** TASK BRIEF **
Give back, exactly as it appears, the run of lines opening with the one containing "front_foot_tube();" and closing with the one containing "imported = [obj". Nothing outside that run should appear.

— start PROVIDED ENTRIES —

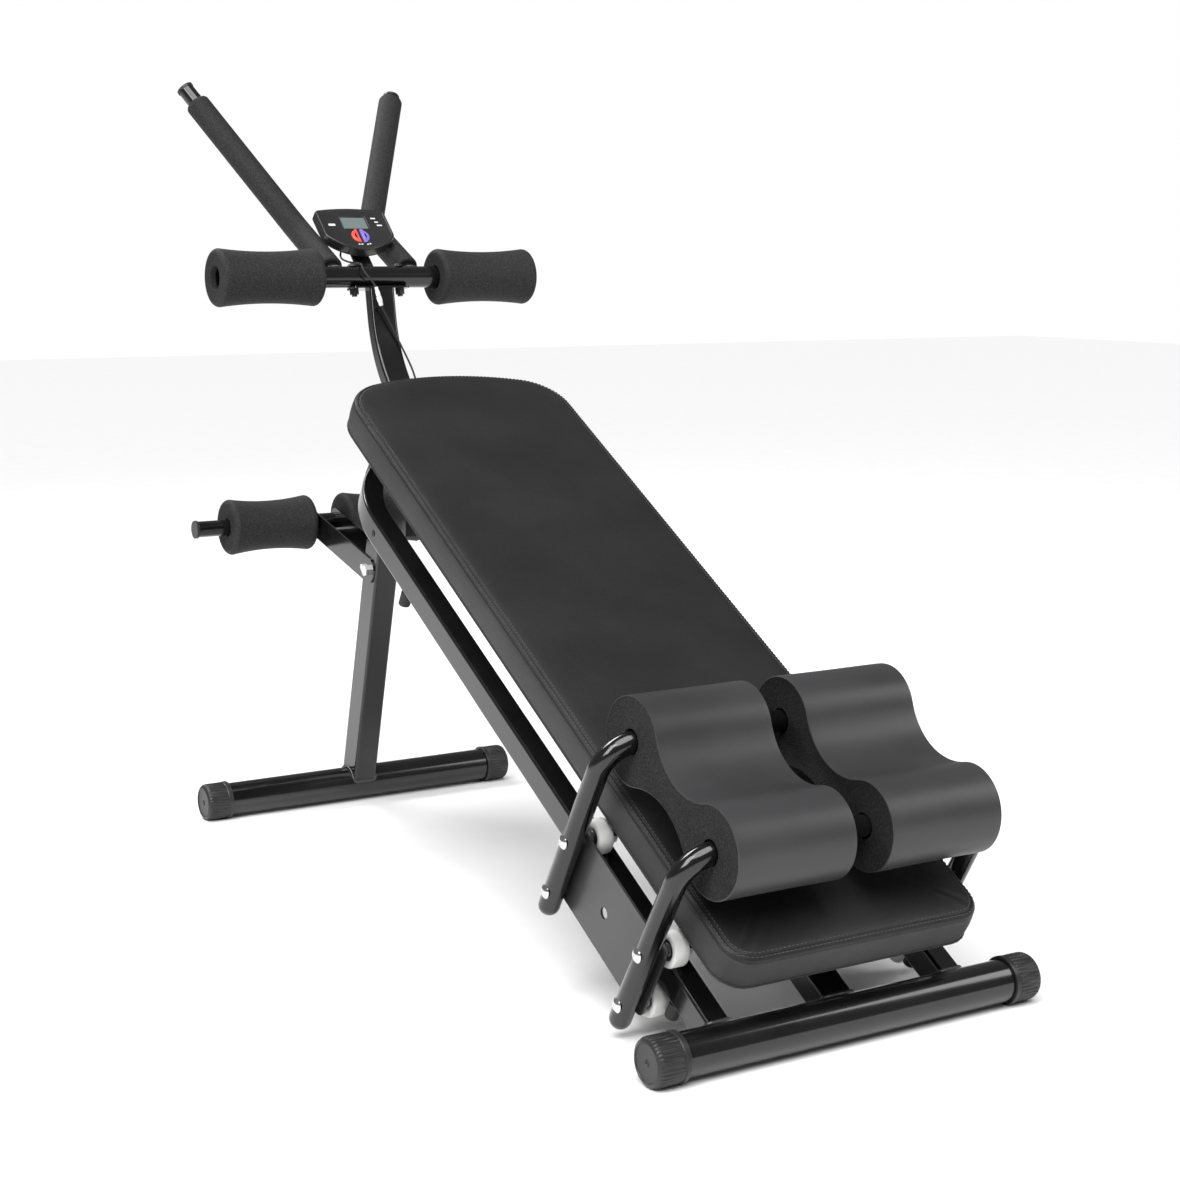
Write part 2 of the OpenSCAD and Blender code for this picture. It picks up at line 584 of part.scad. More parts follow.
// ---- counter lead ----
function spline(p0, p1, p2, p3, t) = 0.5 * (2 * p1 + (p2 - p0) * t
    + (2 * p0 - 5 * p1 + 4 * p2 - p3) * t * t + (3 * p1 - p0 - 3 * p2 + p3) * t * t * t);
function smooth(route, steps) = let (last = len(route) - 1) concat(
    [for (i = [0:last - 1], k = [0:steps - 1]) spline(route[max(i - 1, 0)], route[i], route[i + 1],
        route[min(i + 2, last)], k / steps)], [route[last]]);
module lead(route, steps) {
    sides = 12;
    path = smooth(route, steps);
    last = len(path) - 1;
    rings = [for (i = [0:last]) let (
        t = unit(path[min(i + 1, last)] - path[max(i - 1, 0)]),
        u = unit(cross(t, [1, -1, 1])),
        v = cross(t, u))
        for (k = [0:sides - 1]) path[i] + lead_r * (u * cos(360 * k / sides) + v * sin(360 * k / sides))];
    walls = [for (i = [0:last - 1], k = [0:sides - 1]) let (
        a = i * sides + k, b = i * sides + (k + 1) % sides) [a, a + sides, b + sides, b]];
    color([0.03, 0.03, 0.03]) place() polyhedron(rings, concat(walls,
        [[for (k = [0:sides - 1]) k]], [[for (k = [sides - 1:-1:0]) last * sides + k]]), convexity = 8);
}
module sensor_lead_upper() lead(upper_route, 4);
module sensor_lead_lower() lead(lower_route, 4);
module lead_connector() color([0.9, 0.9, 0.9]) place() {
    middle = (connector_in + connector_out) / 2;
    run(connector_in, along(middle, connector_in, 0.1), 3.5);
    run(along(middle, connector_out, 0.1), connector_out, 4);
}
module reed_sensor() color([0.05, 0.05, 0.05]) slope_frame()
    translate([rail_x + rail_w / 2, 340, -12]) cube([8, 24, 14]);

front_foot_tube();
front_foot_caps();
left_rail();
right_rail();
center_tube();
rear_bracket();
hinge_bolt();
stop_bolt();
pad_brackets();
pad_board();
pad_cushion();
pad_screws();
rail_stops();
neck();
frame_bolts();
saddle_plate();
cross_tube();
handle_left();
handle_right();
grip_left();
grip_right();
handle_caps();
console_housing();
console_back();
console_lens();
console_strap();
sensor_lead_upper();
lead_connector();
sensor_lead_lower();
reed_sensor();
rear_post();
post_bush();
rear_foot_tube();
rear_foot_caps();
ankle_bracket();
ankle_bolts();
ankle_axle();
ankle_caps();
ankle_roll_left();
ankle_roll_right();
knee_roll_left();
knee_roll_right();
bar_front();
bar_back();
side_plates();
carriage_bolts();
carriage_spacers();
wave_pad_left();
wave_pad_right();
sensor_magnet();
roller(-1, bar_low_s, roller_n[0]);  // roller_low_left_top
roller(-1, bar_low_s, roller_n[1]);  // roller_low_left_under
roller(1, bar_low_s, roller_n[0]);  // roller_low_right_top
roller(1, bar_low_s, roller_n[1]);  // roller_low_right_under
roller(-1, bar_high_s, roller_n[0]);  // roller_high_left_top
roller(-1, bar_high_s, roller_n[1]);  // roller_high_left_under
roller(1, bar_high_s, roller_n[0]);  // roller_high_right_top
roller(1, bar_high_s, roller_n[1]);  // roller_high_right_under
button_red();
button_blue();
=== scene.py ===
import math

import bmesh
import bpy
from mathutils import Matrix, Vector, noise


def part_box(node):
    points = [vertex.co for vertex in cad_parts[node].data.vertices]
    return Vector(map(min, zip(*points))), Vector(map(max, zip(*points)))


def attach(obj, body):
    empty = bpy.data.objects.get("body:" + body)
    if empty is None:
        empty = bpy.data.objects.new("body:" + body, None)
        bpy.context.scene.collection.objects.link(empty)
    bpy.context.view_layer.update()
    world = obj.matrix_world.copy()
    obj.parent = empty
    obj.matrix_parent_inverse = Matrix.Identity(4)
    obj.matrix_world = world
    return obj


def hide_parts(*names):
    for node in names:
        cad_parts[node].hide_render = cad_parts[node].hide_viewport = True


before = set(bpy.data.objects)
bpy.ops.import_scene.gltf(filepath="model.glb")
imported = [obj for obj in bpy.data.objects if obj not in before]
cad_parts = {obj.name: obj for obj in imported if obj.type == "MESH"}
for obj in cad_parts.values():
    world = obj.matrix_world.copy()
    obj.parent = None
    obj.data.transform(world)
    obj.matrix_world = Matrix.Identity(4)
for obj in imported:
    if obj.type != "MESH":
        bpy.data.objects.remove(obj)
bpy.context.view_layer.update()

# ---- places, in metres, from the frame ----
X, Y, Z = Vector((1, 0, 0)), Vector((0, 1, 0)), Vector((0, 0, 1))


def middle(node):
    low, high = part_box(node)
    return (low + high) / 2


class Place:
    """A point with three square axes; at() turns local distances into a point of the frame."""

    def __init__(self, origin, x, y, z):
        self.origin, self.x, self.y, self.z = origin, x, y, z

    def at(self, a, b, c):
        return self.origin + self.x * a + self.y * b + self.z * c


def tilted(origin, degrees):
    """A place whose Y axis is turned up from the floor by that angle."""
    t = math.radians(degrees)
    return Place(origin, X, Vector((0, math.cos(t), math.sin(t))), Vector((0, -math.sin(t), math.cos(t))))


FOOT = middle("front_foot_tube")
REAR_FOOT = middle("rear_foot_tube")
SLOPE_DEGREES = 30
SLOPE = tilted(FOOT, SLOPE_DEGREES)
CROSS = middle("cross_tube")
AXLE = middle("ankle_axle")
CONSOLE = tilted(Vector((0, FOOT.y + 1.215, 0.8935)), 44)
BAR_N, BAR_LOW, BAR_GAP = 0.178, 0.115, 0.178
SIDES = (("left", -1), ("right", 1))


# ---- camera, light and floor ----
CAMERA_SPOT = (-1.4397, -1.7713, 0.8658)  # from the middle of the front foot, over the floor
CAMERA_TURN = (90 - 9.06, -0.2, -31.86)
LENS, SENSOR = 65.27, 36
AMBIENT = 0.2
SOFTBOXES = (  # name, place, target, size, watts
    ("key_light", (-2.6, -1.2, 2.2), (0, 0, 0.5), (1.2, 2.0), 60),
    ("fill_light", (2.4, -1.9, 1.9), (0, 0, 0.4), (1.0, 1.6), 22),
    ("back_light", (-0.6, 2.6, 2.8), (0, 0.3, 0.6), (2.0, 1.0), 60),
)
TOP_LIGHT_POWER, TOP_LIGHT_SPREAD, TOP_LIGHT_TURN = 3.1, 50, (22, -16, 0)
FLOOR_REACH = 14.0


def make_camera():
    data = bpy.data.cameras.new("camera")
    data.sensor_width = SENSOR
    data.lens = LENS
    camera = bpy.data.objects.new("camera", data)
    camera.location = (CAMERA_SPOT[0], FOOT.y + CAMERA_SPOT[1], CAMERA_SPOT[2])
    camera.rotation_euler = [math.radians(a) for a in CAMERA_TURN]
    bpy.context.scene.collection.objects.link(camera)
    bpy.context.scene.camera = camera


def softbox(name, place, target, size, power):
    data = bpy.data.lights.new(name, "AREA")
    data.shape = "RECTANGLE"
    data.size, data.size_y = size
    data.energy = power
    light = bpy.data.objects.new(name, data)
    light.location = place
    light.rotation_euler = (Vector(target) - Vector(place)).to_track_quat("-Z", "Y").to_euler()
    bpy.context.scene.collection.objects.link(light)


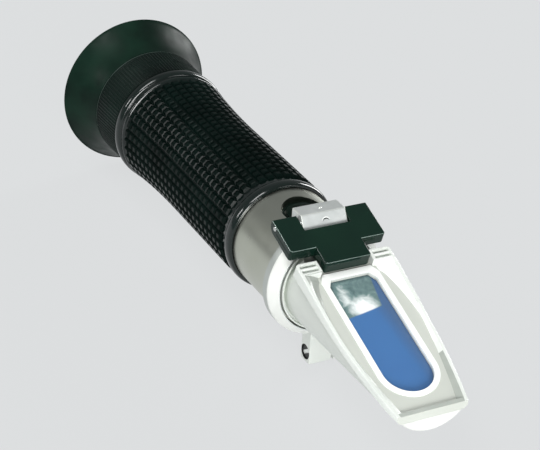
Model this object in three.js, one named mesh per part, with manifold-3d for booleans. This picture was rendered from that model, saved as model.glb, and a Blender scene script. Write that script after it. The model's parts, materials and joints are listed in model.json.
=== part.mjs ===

— end PROVIDED ENTRIES —

** CORRECT ANSWER **
front_foot_tube();
front_foot_caps();
left_rail();
right_rail();
center_tube();
rear_bracket();
hinge_bolt();
stop_bolt();
pad_brackets();
pad_board();
pad_cushion();
pad_screws();
rail_stops();
neck();
frame_bolts();
saddle_plate();
cross_tube();
handle_left();
handle_right();
grip_left();
grip_right();
handle_caps();
console_housing();
console_back();
console_lens();
console_strap();
sensor_lead_upper();
lead_connector();
sensor_lead_lower();
reed_sensor();
rear_post();
post_bush();
rear_foot_tube();
rear_foot_caps();
ankle_bracket();
ankle_bolts();
ankle_axle();
ankle_caps();
ankle_roll_left();
ankle_roll_right();
knee_roll_left();
knee_roll_right();
bar_front();
bar_back();
side_plates();
carriage_bolts();
carriage_spacers();
wave_pad_left();
wave_pad_right();
sensor_magnet();
roller(-1, bar_low_s, roller_n[0]);  // roller_low_left_top
roller(-1, bar_low_s, roller_n[1]);  // roller_low_left_under
roller(1, bar_low_s, roller_n[0]);  // roller_low_right_top
roller(1, bar_low_s, roller_n[1]);  // roller_low_right_under
roller(-1, bar_high_s, roller_n[0]);  // roller_high_left_top
roller(-1, bar_high_s, roller_n[1]);  // roller_high_left_under
roller(1, bar_high_s, roller_n[0]);  // roller_high_right_top
roller(1, bar_high_s, roller_n[1]);  // roller_high_right_under
button_red();
button_blue();
=== scene.py ===
import math

import bmesh
import bpy
from mathutils import Matrix, Vector, noise


def part_box(node):
    points = [vertex.co for vertex in cad_parts[node].data.vertices]
    return Vector(map(min, zip(*points))), Vector(map(max, zip(*points)))


def attach(obj, body):
    empty = bpy.data.objects.get("body:" + body)
    if empty is None:
        empty = bpy.data.objects.new("body:" + body, None)
        bpy.context.scene.collection.objects.link(empty)
    bpy.context.view_layer.update()
    world = obj.matrix_world.copy()
    obj.parent = empty
    obj.matrix_parent_inverse = Matrix.Identity(4)
    obj.matrix_world = world
    return obj


def hide_parts(*names):
    for node in names:
        cad_parts[node].hide_render = cad_parts[node].hide_viewport = True


before = set(bpy.data.objects)
bpy.ops.import_scene.gltf(filepath="model.glb")
imported = [obj for obj in bpy.data.objects if obj not in before]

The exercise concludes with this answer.